An ideal ultimate truth? (Origins)

by George Jelliss ⌂ @, Crewe, Wednesday, May 12, 2010, 22:00 (5094 days ago) @ dhw

dhw asks: "Well, how do you think the deaf Beethoven "heard" his 9th Symphony, or Schubert his Great C Major, which was only discovered and performed after his death? How does a writer "see" and "hear" his characters? How do we feel emotions, summon up language, work out ideas, recall the past?"-I would say that a composer has a simulation of a music room in his head, and a writer has a simulated stage or simulated world peopled by his characters. This is all in our memory and available for us to draw out and manipulate. But this is all within a material structured brain.
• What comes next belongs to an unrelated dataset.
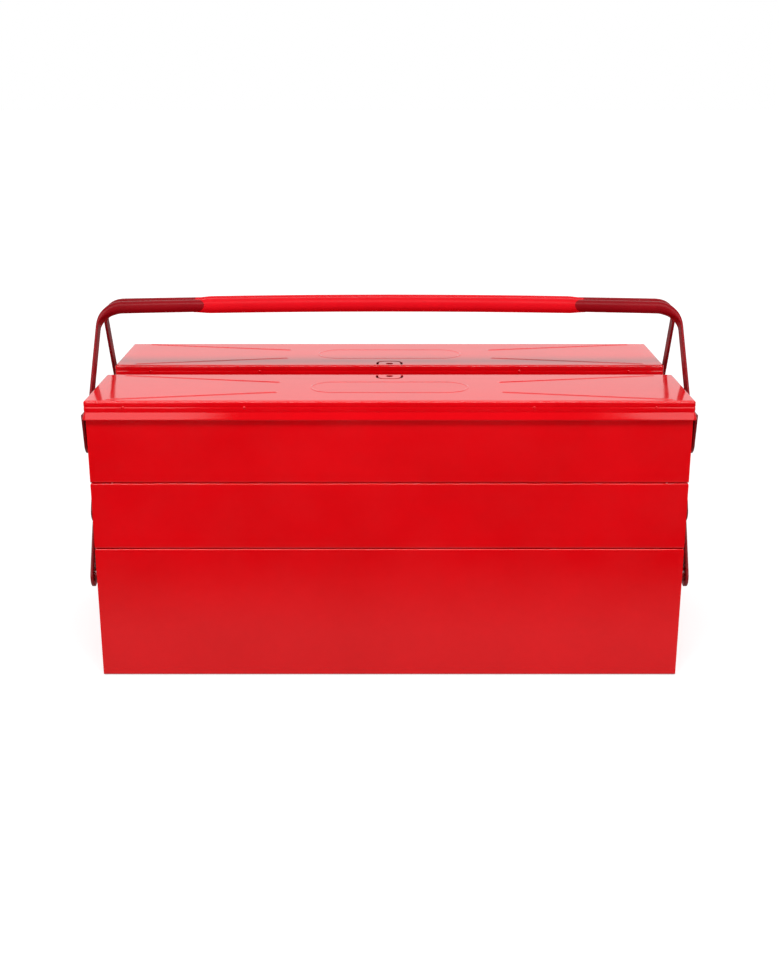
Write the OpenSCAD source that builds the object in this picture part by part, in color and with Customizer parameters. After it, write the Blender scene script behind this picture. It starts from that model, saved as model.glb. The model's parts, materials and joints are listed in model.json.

When we imagine or dream we are drawing impressions out of our memories and replaying them, with variation, on the screen of our retinas or on the vibrating hairs of our inner ears.-If somehow we can exist bodiless in a "spirit realm" but still have mental activity then this is rather like the "brain in a vat" idea.-Further to the above thoughts, and returning to the discussion of "identity", I would say that we also have a simulation of ourselves in there. This is what we call "I". It is just like any other fictional character we may make up, or our memories or simulations of people we have known. We augment and revise it from time to time depending on our experiences, or our ideas of what we want to be. Probably we have several different ideas of ourself, sometimes conflicting.